McCarthy has lost 30 pounds since June, when he started working at his business full-time. Johnson has pulled muscles from not stretching beforehand. But they said that the physical, hands-on part of the job is rewarding, and there’s always a clear view of the fruits of your labor.
On a recent Friday, a subwoofer blasted hip-hop as McCarthy, Johnson and three others scattered around a rural Hermantown property. They had to clear out a house, two garages and random, rusting metalwork strewn across the yard. It was hot and humid, and the guys brought boxes down from upstairs, they tore apart wooden frames and sorted through garbage bags and buckets.

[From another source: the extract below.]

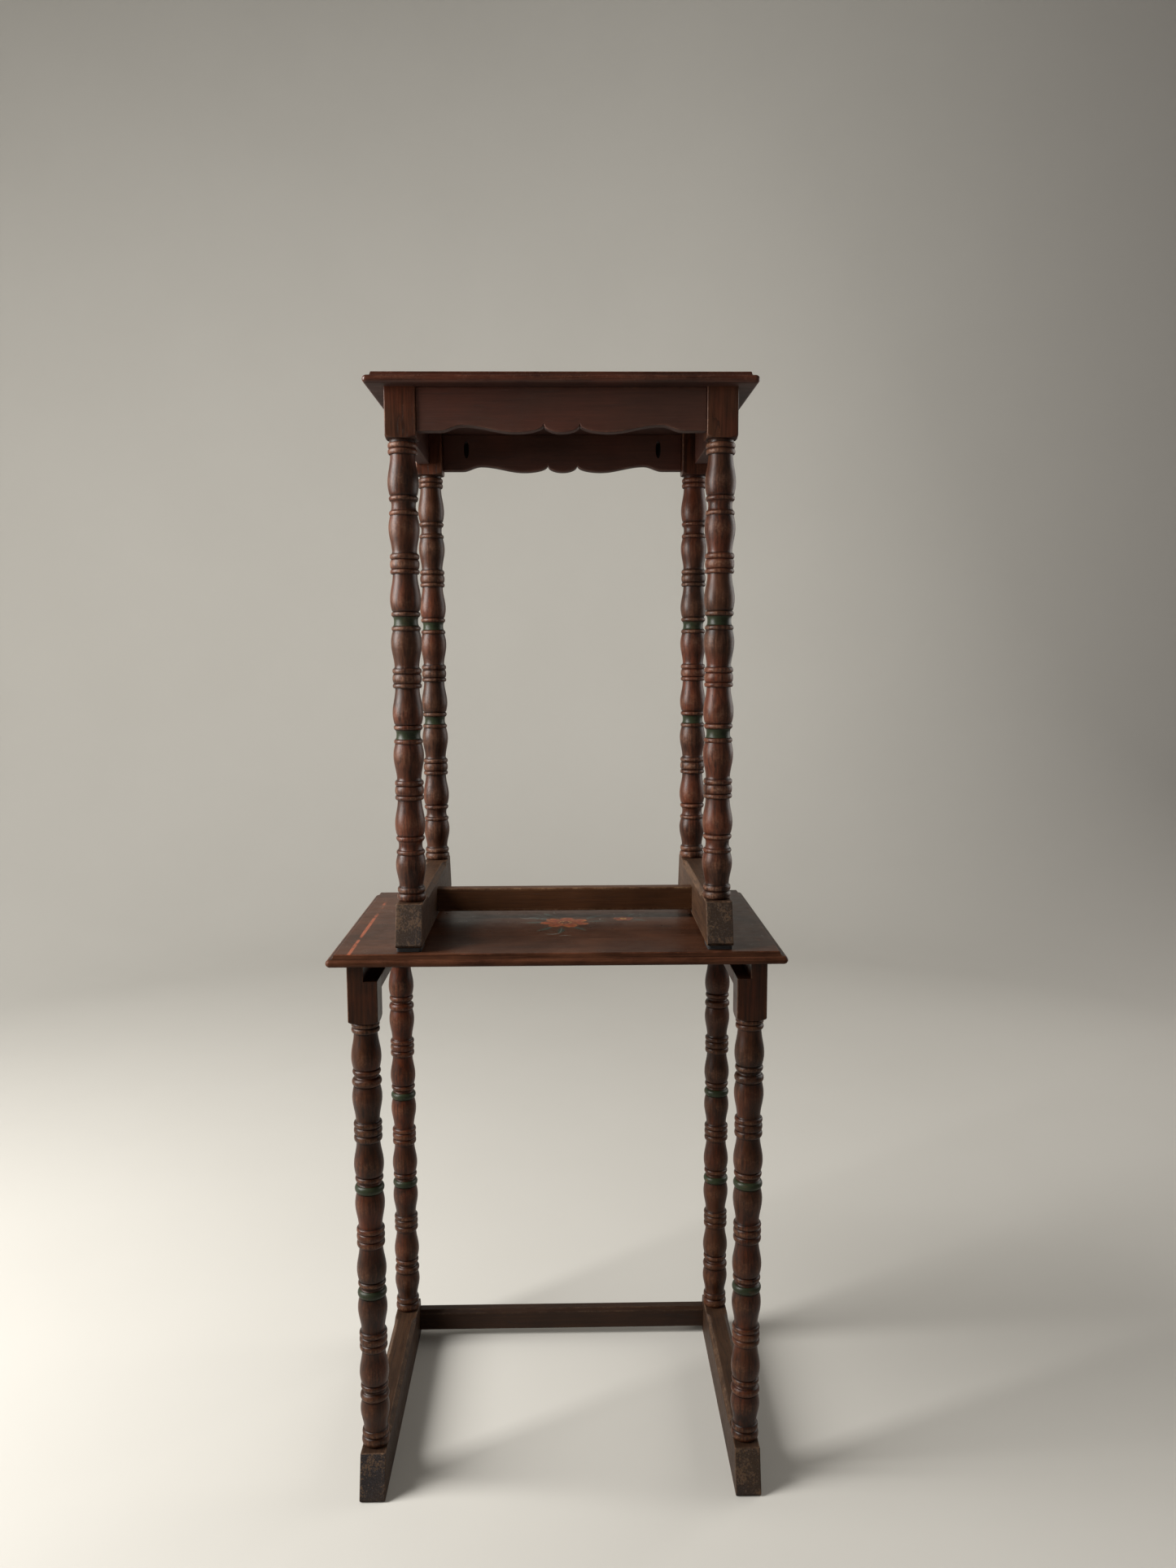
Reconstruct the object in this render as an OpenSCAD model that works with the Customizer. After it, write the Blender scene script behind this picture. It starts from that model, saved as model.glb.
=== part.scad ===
// A nest of two occasional tables with turned legs on sled feet, shown with the
// small table standing on the large one. Origin: on the floor under the centre
// of the large table, front towards -Y, +Z up.

/* [Large table] */
// Width of the large top, left to right
large_w = 500; // [470:5:540]
// Depth of the large top, front to back
large_d = 346; // [330:2:370]
// Height of the large table
large_h = 632; // [580:2:680]
// Length of the square block at the head of a large leg
large_block_h = 68; // [60:1:80]
// Overhang of the large top past the legs, at the front and back
large_overhang = 17; // [12:1:22]

/* [Small table] */
// Width of the small top, left to right
small_w = 412; // [380:2:414]
// Depth of the small top, front to back
small_d = 332; // [320:2:340]
// Height of the small table, pads included
small_h = 613; // [570:1:613]
// Length of the square block at the head of a small leg
small_block_h = 52; // [46:1:60]
// Overhang of the small top past the legs, at the front and back
small_overhang = 18; // [12:1:22]
// How far right of centre the small table stands
stack_x = 8; // [0:1:12]
// How far behind centre the small table stands
stack_y = 8; // [0:1:8]

/* [Tops] */
// Thickness of both tops
top_t = 13; // [12:0.5:16]
// Overhang of both tops past the legs, at the sides
side_overhang = 20; // [16:1:24]
// Radius of the round nose along the edge
nose_r = 4.3; // [3.5:0.1:5]
// Radius of the small cove above the nose
cove_r = 3; // [2:0.1:3.5]
// Radius of the corners, seen from above
corner_r = 5; // [3:0.5:9]

/* [Legs] */
// Side of the square that the legs are turned from
leg_sq = 33; // [30:0.5:36]
// Largest radius of the vase shapes
vase_r = 16.6; // [15:0.1:17.5]
// Radius of the thin rings
ring_r = 15.7; // [14.5:0.1:17]
// Radius at the necks, valleys and coves
neck_r = 13.2; // [11.5:0.1:14]
// Diameter of the round tenon at the foot of a leg
tenon_d = 16; // [12:0.5:20]
// Length of the round tenon
tenon_l = 26; // [18:1:32]

/* [Feet] */
// Width of a sled foot
foot_w = 29; // [26:0.5:32]
// Height of a large table's foot
large_foot_h = 50; // [44:1:56]
// Height of a small table's foot, without its pads
small_foot_h = 46; // [40:1:52]
// How far a toe reaches in front of the leg block, at the floor
toe_reach = 20; // [14:1:24]
// How far the end of a foot leans back from toe to top
toe_rake = 14; // [6:1:16]
// Width of the stopped chamfers along the top of a foot
foot_chamfer = 5; // [3:0.5:6]
// Thickness of the pads under the small table's toes
pad_t = 5; // [3:0.5:6]
// Length of those pads
pad_l = 34; // [24:1:44]

/* [Rails] */
// Thickness of the aprons and of the large table's rear rail
apron_t = 15; // [13:0.5:18]
// How far the rails sit in from the outer face of the leg blocks
rail_inset = 2; // [1:0.5:4]
// Depth of the scalloped aprons at their ends
apron_h = 45; // [42:0.5:48]
// Depth of the small table's plain side aprons
side_apron_h = 39; // [34:0.5:44]
// Thickness of the large table's grooved side rails
side_rail_t = 24; // [22:0.5:26]
// Depth of the large table's side rails
side_rail_h = 35; // [33:0.5:40]
// Depth of the large table's rear rail
rear_rail_h = 50; // [44:1:60]
// Width of the groove that guides the small top, cut into legs and side rails
groove_w = 15; // [10:0.5:16]
// Height of that groove below the large top
groove_h = 20; // [18:0.5:22]
// Length of the tenons on rails and stretchers
rail_tenon_l = 10; // [8:0.5:12]

/* [Stretchers] */
// Height of a stretcher
stretcher_h = 28; // [22:1:32]
// Thickness of a stretcher
stretcher_t = 16; // [12:0.5:18]
// Height of a stretcher's underside above the bottom of its feet
stretcher_z = 10; // [6:0.5:14]
// Chamfer along the top front edge of the large stretcher
stretcher_chamfer = 4; // [2:0.5:6]

/* [Fixings] */
// Diameter of the dowels between large legs and large top
dowel_d = 8; // [6:0.5:8]
// Length of those dowels
dowel_l = 23; // [18:1:24]
// Half of the spacing of the pocket screws along an apron
screw_x = 123; // [110:1:124]
// Lean of the pocket screws from upright
screw_lean = 18; // [15:1:20]

/* [Hidden] */

slack = 0.15;       // play around a tenon, a dowel or a screw
turn_fn = 64;
eps = 0.5;          // how far a cutter runs past a face

// Outer faces of the leg blocks, and centres of the legs
large_block_x = large_w / 2 - side_overhang;
large_block_y = large_d / 2 - large_overhang;
small_block_x = small_w / 2 - side_overhang;
small_block_y = small_d / 2 - small_overhang;
large_leg_x = large_block_x - leg_sq / 2;
large_leg_y = large_block_y - leg_sq / 2;
small_leg_x = small_block_x - leg_sq / 2;
small_leg_y = small_block_y - leg_sq / 2;

// Undersides of the tops, and upper faces of the feet
large_under = large_h - top_t;
small_under = small_h - top_t;
small_foot_top = small_foot_h + pad_t;

// Heights of the turned shapes, top to bottom along a leg
ring_h = 6.3;
thin_ring_h = 6;
thin_cove_h = 3.8;
fat_bead_h = 9.6;
green_cove_h = 10.2;
green_ring_h = 5.2;     // ring either side of the green cove
large_group_h = [6.4, 9, 7.6];      // rings of a group between two vases
small_group_h = [6, 10.4, 5.2];
foot_ring_h = 8;
cushion_h = 11;
small_foot_ring_h = 6.8;
small_cushion_h = 9;
small_neck_h = 3.2; // plain neck under the block of a small leg
small_first_extra = 3;  // by which the first vase of a leg is longer than the others
large_first_extra = 1;
small_last_less = 4;    // by which the last vase of a leg is shorter
large_last_less = 5;

// Their radii, beside those of the Legs section
fat_r = 16.5;
small_bead_r = 15.8;
foot_ring_r = 15.3;
cushion_r = 15.9;
vase_end_r = 14.6;
cove_r_at_leg = 12.9;
bulb_at = 0.68;     // height of the bulb along a vase, from its neck
bead_steps = 6;     // straight runs in one bead, ring or cove
vase_steps = 12;    // straight runs in one vase

// Flat between the nose of a top and the cove above it
quirk = 0.6;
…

The previous owner was a collector, said Eric Berg. He rehabs properties through his small business franchise We Buy Ugly Houses in Duluth, and he has been working with McCarthy for more than a year.
Berg used to do his own hauls. “It would take days to get stuff cleaned out. These guys are faster, more efficient,” he said.
“Good news: I found us some copper,” McCarthy said, lifting a long copper piece weighed down by filled plastic garbage bags. “Bad news: These bags are full of concrete.”
The mystery material ended up being garden lime, but this discovery can stay out of the landfill; Berg can sell it for about $2.50.
When they had two trucks filled, “I’m going to go dump Junior,” Johnson said, of their second truck.
McCarthy plans to add elements to the business that go hand-in-hand with junk removal — dumpster and storage-unit rentals, even crime-scene cleanup.
He wants to keep saying “yes” to jobs. “If we haven’t done it before, we go on YouTube, and we figure it out,” he said.